Ahmet ÇAKAR: Siyah-beyaz!..
Başlığa bakınca Beşiktaş'ın forma renklerini yazdığımı düşünmeyin sakın. Bu başlık dün geceki maçın birinci ve ikinci yarılarını kast ediyor.
İlk devre tel tel dökülen bir Beşiktaş vardı sahada... Hiçbir oyuncu vasatı bile bulamadı. Sözüm ona kontrollü oynayayım deyip topu sağdan alıp sola vermek, sonra öne vermek, tekrar yana vermek gibi şeyler yaptılar.
İlk devre sonunda top hakimiyeti yüzde 65'e 35 Beşiktaş lehine olmasına rağmen sahada Beşiktaş'ın ortaya koyduğu futbol kendi kapasitesinin yüzde 10'u bile değildi. Babel dökülüyor, Talisca ile Quaresma bir şeyler yapmaya çalışıyor, Aboubakar istediği topları bir türlü alamıyor, Tolgay ise kendini attırmak için uğraşıyordu.
Olympiakos çok iyi konsantre olmuş, çok da iyi kapanıyordu ki beklemedikleri anda golü attılar. Beşiktaş çıkarken topu kaptırdı, Tosic topu taca atacağına kısa vurdu, orta geldi, yılların Cambiasso'su da o ufacık boyuyla kafa golünü yapıverdi. İkinci yarı Beşiktaş golü buldu. Bu gol hem moral getirdi, hem de Beşiktaş'ın daha iyi oynamasına neden oldu. İlk yarıda arkadaşlarından bir türlü istediği topu alamayan Aboubakar, gol pasını rakip takım kalecisi Leali'den aldı. Kalecinin vuruşu kısa düştü, Aboubakar baktı, düzgün bir vuruşla Beşiktaş'ı umutlandıran adam oldu.

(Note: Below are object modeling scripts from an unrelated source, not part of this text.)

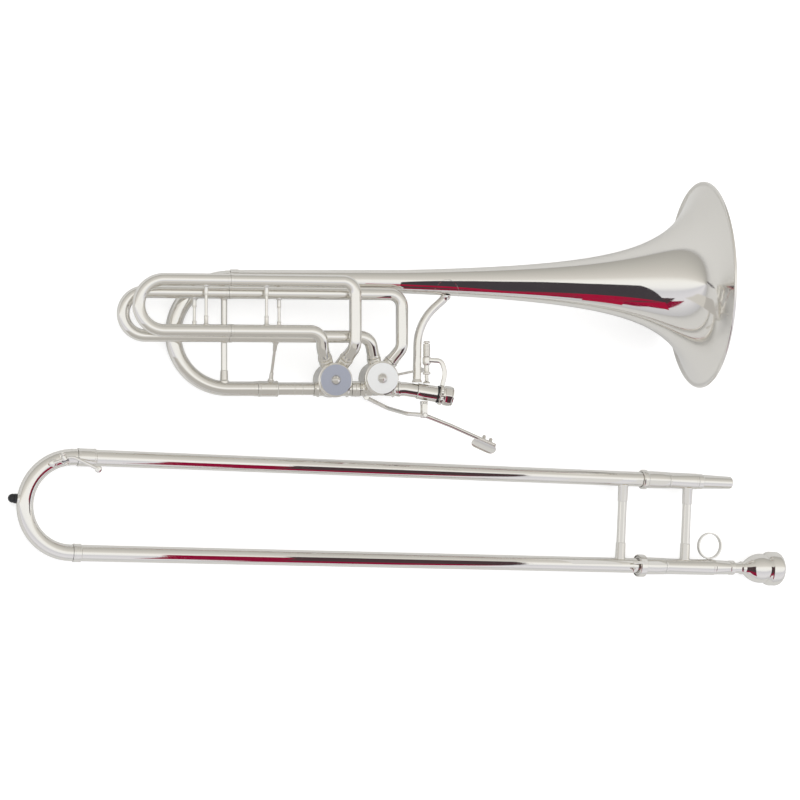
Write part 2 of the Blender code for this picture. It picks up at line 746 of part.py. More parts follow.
def make_inner_slide():
    for side, y in (("upper", HALF_SPACING), ("lower", -HALF_SPACING)):
        slide_tube(f"inner_slide_{side}_tube", INNER_BORE, INNER_RADIUS, SLIDE_CROOK_X + 8, 336.5, y, silver)
        barrel = [
            (BARREL_X, OUTER_RADIUS + 0.4),
            (BARREL_X, 10.8),
            (BARREL_X + 0.6, 11.5),
            (BARREL_X + 6.4, 11.5),
            (BARREL_X + 7.2, 10.6),
            (BARREL_X + 8.5, 10.2),
            (BARREL_END_X - 2, 9.7),
            (BARREL_END_X, 9.3),
            (BARREL_END_X, INNER_RADIUS + GAP),
            (331.5, INNER_RADIUS + GAP),
            (331.5, OUTER_RADIUS + 0.4),
        ]
        turned(f"{side}_cork_barrel", barrel, slide, silver, at=(0, y, 0), steps=TUBE_STEPS)
        slide_tube(f"{side}_barrel_felt", INNER_RADIUS + GAP, 8.8, 314.0, 329.0, y, felt)
    ferrule = ring(INNER_BORE, 9.4, BARREL_END_X + GAP, FERRULE_END_X)
    turned("upper_brace_ferrule", ferrule, slide, silver, at=(0, HALF_SPACING, 0), steps=TUBE_STEPS)
    lower = ring(INNER_BORE, 9.4, BARREL_END_X + GAP, 404.0)
    turned("lower_brace_ferrule", lower, slide, silver, at=(0, -HALF_SPACING, 0), steps=TUBE_STEPS)
    tenon = [
        (FERRULE_END_X + GAP, 6.4),
        (FERRULE_END_X + GAP, 8.2),
        (TENON_END_X - 0.8, 7.2),
        (TENON_END_X, 6.9),
        (TENON_END_X, 6.0),
        (FERRULE_END_X + 30, 6.0),
    ]
    turned("slide_tenon", tenon, slide, silver, at=(0, HALF_SPACING, 0), steps=TUBE_STEPS)
    receiver = [
        (404.0 + GAP, 6.6),
        (404.0 + GAP, 8.4),
        (405.5, 8.6),
        (424.5, 7.9),
        (425.0, 8.5),
        (RECEIVER_END_X - 0.6, 8.5),
        (RECEIVER_END_X, 8.0),
        (RECEIVER_END_X, 6.9),
    ]
    turned("mouthpiece_receiver", receiver, slide, silver, at=(0, -HALF_SPACING, 0), steps=TUBE_STEPS)
    x = 364.5
    top = HALF_SPACING - 9.4 - GAP
    brace("inner_slide_brace", (x, top, 0), (x, -top, 0), 5.2, 5.8, slide, foot_length=19.0, steps=12)
    turned(
        "finger_ring",
        ring(14.2, 15.8, -2.6, 2.6, 0.5),
        slide,
        silver,
        at=(397.5, -HALF_SPACING + 9.4 + GAP + 15.9, 0),
        along=(0, 0, 1),
        steps=TUBE_STEPS,
    )


def make_mouthpiece():
    """Mouthpiece: shank in the receiver, bulbous cup and flat-topped rim."""
    outside = [
        (405.0, 5.4),
        (438.0, 6.4),
        (440.5, 7.0),
        (442.0, 7.6),
        (444.0, 7.2),
        (446.5, 8.4),
        (450.0, 11.2),
        (455.0, 14.2),
        (461.0, 16.4),
        (468.0, 17.4),
        (473.5, 16.9),
        (475.5, 18.2),
        (477.0, 19.9),
        (480.0, MOUTHPIECE_RIM),
        (488.5, MOUTHPIECE_RIM),
        (492.5, 18.6),
        (494.0, 16.6),
        (493.2, 14.7),
    ]
    cup = [(490.0, 13.9), (480.0, 13.2), (472.0, 11.4), (465.0, 7.8), (461.0, 4.2), (458.0, 3.6), (405.0, 4.4)]
    turned("mouthpiece", outside + cup, slide, silver, at=(0, -HALF_SPACING, 0), steps=DRUM_STEPS)


def make_slide_lock():
    """Bayonet ring on the lower barrel, and the post on the outer slide that it catches."""
    y = -HALF_SPACING
    inner, outer = 12.0, 13.2
    band = ring(inner, outer, BARREL_X - 0.2, BARREL_X + 8.4)
    body = turned("slide_lock_ring", band, slide, silver, at=(0, y, 0), steps=TUBE_STEPS)
    hook_angle = math.radians(70)
    hook = box(
        "lock_hook",
        (15.0, 3.6, 2.2),
        (
            BARREL_X - 4.0,
            y + math.cos(hook_angle) * 12.9,
            math.sin(hook_angle) * 12.9,
        ),
        slide,
        None,
        helper=True,
    )
    hook.rotation_euler = (hook_angle - math.radians(90), 0, 0)
    boolean(body, "UNION", hook)


def make_outer_slide():
    start = SLIDE_CROOK_X + GAP
    for side, y, band_end in (("upper", HALF_SPACING, -350.0), ("lower", -HALF_SPACING, -361.0)):
        profile = [
            (start, OUTER_BORE),
            (start, 9.7),
            (start + 0.5, 9.9),
            (band_end - 0.6, 9.9),
            (band_end, 9.5),
            (band_end + 0.2, OUTER_RADIUS),
            (OUTER_END_X, OUTER_RADIUS),
            (OUTER_END_X, OUTER_BORE),
        ]
        tube = turned(f"outer_slide_{side}_tube", profile, slide, silver, at=(0, y, 0), steps=TUBE_STEPS)
    post_angle = math.radians(LOCK_POST_ANGLE)
    way = Vector((0, math.cos(post_angle), math.sin(post_angle)))
    stem = [(-0.4, 0), (-0.4, 2.6), (0.8, 2.4), (1.2, 1.5), (3.0, 1.5), (3.4, 2.1), (4.4, 2.1), (4.8, 1.6), (4.8, 0)]
    foot = Vector((LOCK_POST_X, -HALF_SPACING, 0)) + way * OUTER_RADIUS
    post = cutter("slide_lock_post", stem, foot, way, steps=PIN_STEPS, parent=slide)
    boolean(tube, "UNION", post)
    corner = SLIDE_CROOK_X - CROOK_LEAD - HALF_SPACING
    path = rounded(
        [
            (SLIDE_CROOK_X, HALF_SPACING, 0),
            (corner, HALF_SPACING, 0),
            (corner, -HALF_SPACING, 0),
            (SLIDE_CROOK_X, -HALF_SPACING, 0),
        ],
        HALF_SPACING,
    )
    crook = as_mesh(
        bent_tube("outer_slide_crook", path, 8.8, slide, silver, origin=(SLIDE_CROOK_X, 0, 0))
    )
    nipple_at = on_crook(DRAIN_ANGLE, 0)
    nipple = cutter("drain_nipple", pin(3.0, 5.0, 11.6), nipple_at, (0, 0, 1), parent=slide)
    drain = cutter("drain_hole", pin(1.4, 8.0, 14.0), nipple_at, (0, 0, 1), parent=slide)
    boolean(crook, "UNION", nipple)
    boolean(crook, "DIFFERENCE", drain)
    top = HALF_SPACING - OUTER_RADIUS - GAP
    brace("outer_slide_brace", (279, top, 0), (279, -top, 0), 5.2, 5.8, slide, foot_length=19.0, steps=12)
    bumper_way = Vector((-1, 0.08, 0)).normalized()
    seat = Vector((SLIDE_CROOK_X - CROOK_LEAD, 0, 0)) + bumper_way * (HALF_SPACING + 8.8)
    turned(
        "crook_bumper",
        [(GAP, 0), (GAP, 5.2), (3.0, 5.0), (6.0, 4.6), (8.2, 3.4), (9.3, 1.6), (9.6, 0)],
        slide,
        rubber,
        at=seat,
        along=bumper_way,
        steps=TUBE_STEPS,
    )


def on_crook(angle, height):
    """A point this high above the slide crook's centreline, at this angle round it."""
    return Vector(
        (
            SLIDE_CROOK_X - CROOK_LEAD + HALF_SPACING * math.cos(angle),
            HALF_SPACING * math.sin(angle),
            height,
        )
    )


def make_water_key():
    """Water key: a lever on a saddle, whose pad closes the drain nipple on the crook."""
    nipple_at = on_crook(DRAIN_ANGLE, 0)
    hinge = on_crook(KEY_HINGE_ANGLE, 16.0)
    lever_way = Vector((hinge.x - nipple_at.x, hinge.y - nipple_at.y, 0)).normalized()
    pin_way = Vector((-lever_way.y, lever_way.x, 0))
    turn = math.atan2(lever_way.y, lever_way.x)
    saddle = box("water_key_saddle", (6.0, 12.0, 1.6), (hinge.x, hinge.y, 10.1), slide, silver, turn=turn)
    for side in (-1, 1):
        ear = box(
            f"key_ear_{'a' if side < 0 else 'b'}",
            (5.0, 1.8, 9.6),
            hinge + pin_way * side * 5.0 + Vector((0, 0, -2.2)),
            slide,
            None,
            helper=True,
            turn=turn,
        )
        boolean(saddle, "UNION", ear)
    rod = cutter("key_pin", pin(1.2, -7.4, 7.4), hinge, pin_way, steps=PIN_STEPS, parent=slide)
    boolean(saddle, "UNION", rod)
    tail = hinge + Vector((36.0, -9.5, 1.5))
    head = Vector((nipple_at.x, nipple_at.y, 14.6))
    past_ears = hinge + lever_way * 8.0 + Vector((0, 0, 0.6))
    path = rounded([head, past_ears, tail], 12.0)
    lever = as_mesh(bent_tube("water_key_lever", path, 1.9, slide, silver, origin=hinge, sides=2))
    hub = cutter("key_hub", pin(3.0, -3.7, 3.7), hinge, pin_way, parent=slide)
    pad = cutter("key_pad_cup", pin(4.4, 12.0, 15.0, 0.6), nipple_at, (0, 0, 1), parent=slide)
    bore = cutter("key_bore", pin(1.5, -8, 8), hinge, pin_way, steps=PIN_STEPS, parent=slide)
    boolean(lever, "UNION", hub)
    boolean(lever, "UNION", pad)
    boolean(lever, "DIFFERENCE", bore)


clear_scene()
trombone = new_collection("bass_trombone")
helpers = new_collection("cutters")
silver = metal("silver_plate", (0.86, 0.86, 0.84), 0.12, 1.0)
rubber = metal("black_rubber", (0.012, 0.012, 0.016), 0.55, 0.0)
felt = metal("bumper_felt", (0.35, 0.30, 0.26), 0.95, 0.0)
bell = section("bell_section", BELL_PLACE, BELL_TILT, 0.0)
slide = section("slide_section", SLIDE_PLACE, SLIDE_TILT, SLIDE_YAW)
make_bell_section()
make_inner_slide()
make_mouthpiece()
make_slide_lock()
make_outer_slide()
make_water_key()
bpy.context.view_layer.update()
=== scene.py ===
# %% [markdown]
# # A silver-plated bass trombone, taken apart on a pale table
# The instrument lies in two sections. The bell section holds the bell, the main tuning slide, two rotary
# valves and their loops. The hand slide lies beside it with its mouthpiece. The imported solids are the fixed
# frame: every piece below stands where its solid stands, and only adds the finish and the fine shape.

# %% Load the frame
import math

import bmesh
import bpy
from mathutils import Euler, Matrix, Vector


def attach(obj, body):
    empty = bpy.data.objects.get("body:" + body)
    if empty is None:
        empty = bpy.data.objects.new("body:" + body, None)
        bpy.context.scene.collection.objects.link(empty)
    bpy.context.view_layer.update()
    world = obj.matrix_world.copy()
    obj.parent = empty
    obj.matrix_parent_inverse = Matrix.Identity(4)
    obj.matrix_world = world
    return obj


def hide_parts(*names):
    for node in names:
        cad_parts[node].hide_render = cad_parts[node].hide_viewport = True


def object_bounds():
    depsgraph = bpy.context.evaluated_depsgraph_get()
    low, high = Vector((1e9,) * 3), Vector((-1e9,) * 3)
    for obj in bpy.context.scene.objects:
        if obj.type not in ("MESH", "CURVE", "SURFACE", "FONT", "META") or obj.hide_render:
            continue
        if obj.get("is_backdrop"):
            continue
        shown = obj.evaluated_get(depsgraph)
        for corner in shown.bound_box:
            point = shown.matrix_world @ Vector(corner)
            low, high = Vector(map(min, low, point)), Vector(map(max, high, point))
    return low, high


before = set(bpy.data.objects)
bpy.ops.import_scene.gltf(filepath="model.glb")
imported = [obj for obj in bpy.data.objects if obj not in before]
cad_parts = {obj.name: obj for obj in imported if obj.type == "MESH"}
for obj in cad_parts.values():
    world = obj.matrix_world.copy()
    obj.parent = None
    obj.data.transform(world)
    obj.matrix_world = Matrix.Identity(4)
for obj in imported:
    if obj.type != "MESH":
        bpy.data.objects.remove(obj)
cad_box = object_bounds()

print("solid box in mm:", [round(c * 1000, 1) for corner in cad_box for c in corner])

# %% [markdown]
# ## The two sections
# Each section is drawn in millimetres in a frame of its own, because that is how the parts are made: the
# bell's axis is x in one, and the slide tubes run along x in the other. One matrix then lays the section on
# the table, tilted, since the bell rests on its rim and the slide on the rim of the mouthpiece.

# %% Where the two sections lie
MM = 0.001
X_AXIS, Y_AXIS, Z_AXIS = Vector((1, 0, 0)), Vector((0, 1, 0)), Vector((0, 0, 1))


def lay(place, tilt, yaw):
    """The matrix that lays a section on the table, from millimetres to metres."""
    turn = Euler((0.0, math.radians(-tilt), math.radians(yaw))).to_matrix().to_4x4()
    return Matrix.Translation(Vector(place) * MM) @ turn @ Matrix.Scale(MM, 4)


BELL = lay((303.62, 119.54, 115.65), 10.25, 0.0)
SLIDE = lay((-25.68, -141.76, 14.363), 0.732, -2.8)
print("bell mouth centre in mm:", [round(c * 1000) for c in BELL.translation])

# %% [markdown]
# ## Node helpers
# A finish is a small network of nodes. One function adds any node with its settings and its links, so that
# each material below reads as a list of what feeds what. Colours are written as sRGB hex values, as a paint
# chart gives them, and turned into the linear values that light is computed in.


# %% Colour and node helpers
def linear(code):
    """An sRGB hex colour as linear RGBA."""
    parts = [int(code[i : i + 2], 16) / 255 for i in (1, 3, 5)]
    return (*[p / 12.92 if p <= 0.04045 else ((p + 0.055) / 1.055) ** 2.4 for p in parts], 1.0)


def add_node(tree, kind, settings=None, **inputs):
    """Adds a node to a tree. Inputs are values, or the output socket of another node to link to.

    An input is given by its name, with _ for each space, or by its number after one _.
    """
    node = tree.nodes.new(kind)
    for name, value in (settings or {}).items():
        setattr(node, name, value)
    for name, value in inputs.items():
        socket = node.inputs[int(name[1:])] if name[0] == "_" else node.inputs[name.replace("_", " ")]
        if isinstance(value, bpy.types.NodeSocket):
            tree.links.new(value, socket)
        else:
            socket.default_value = value
    return node


def new_material(name):
    """An empty material and its node tree."""
    made = bpy.data.materials.new(name)
    made.use_nodes = True
    made.node_tree.nodes.clear()
    return made, made.node_tree


print("mid grey #808080 is", round(linear("#808080")[0], 3), "in linear light")

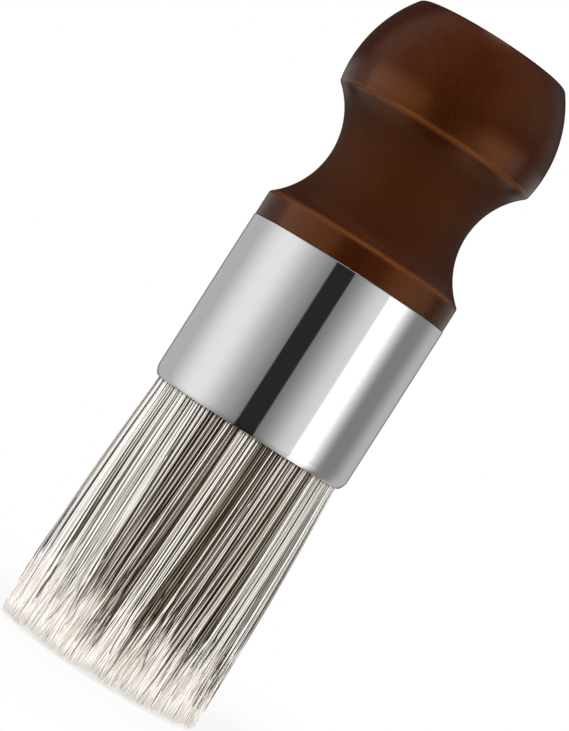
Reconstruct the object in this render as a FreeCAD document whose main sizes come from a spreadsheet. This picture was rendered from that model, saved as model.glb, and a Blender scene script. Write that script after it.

Bu dakikadan sonra maçın mutlak hakimi Beşiktaş'tı. Adriano çok iyi oynamaya başladı. Oğuzhan da öyle...
Quaresma sol kanadı iyi kullandı ama son paslar çok kötüydü. Ona kızalım mı, yoksa övelim mi, anlayamadık. Büyük meziyetleri var ama zaman zaman manasız işler yapıyor. Aslında Quaresma, Oğuzhan'dan aldığı harika pası gol yapsa ya da dönen topu Babel tamamlayabilse Beşiktaş turu Atina'da garantilemişti ama 1-1'lik sonuç tur için fevkalade iyi. Üstelik kalite olarak Olympiakos, Beşiktaş'ın çok altında.
Beşiktaş yüzde 80 tura yakın ama yine de dikkat etmek lazım. Futbol aynı zamanda çok da fırıldak bir spordur.
Maç öncesi Hollandalı hakeme tuhaf bir reaksiyon vardı ama Danny Makkelie bence mükemmele yakın bir yönetim gösterdi.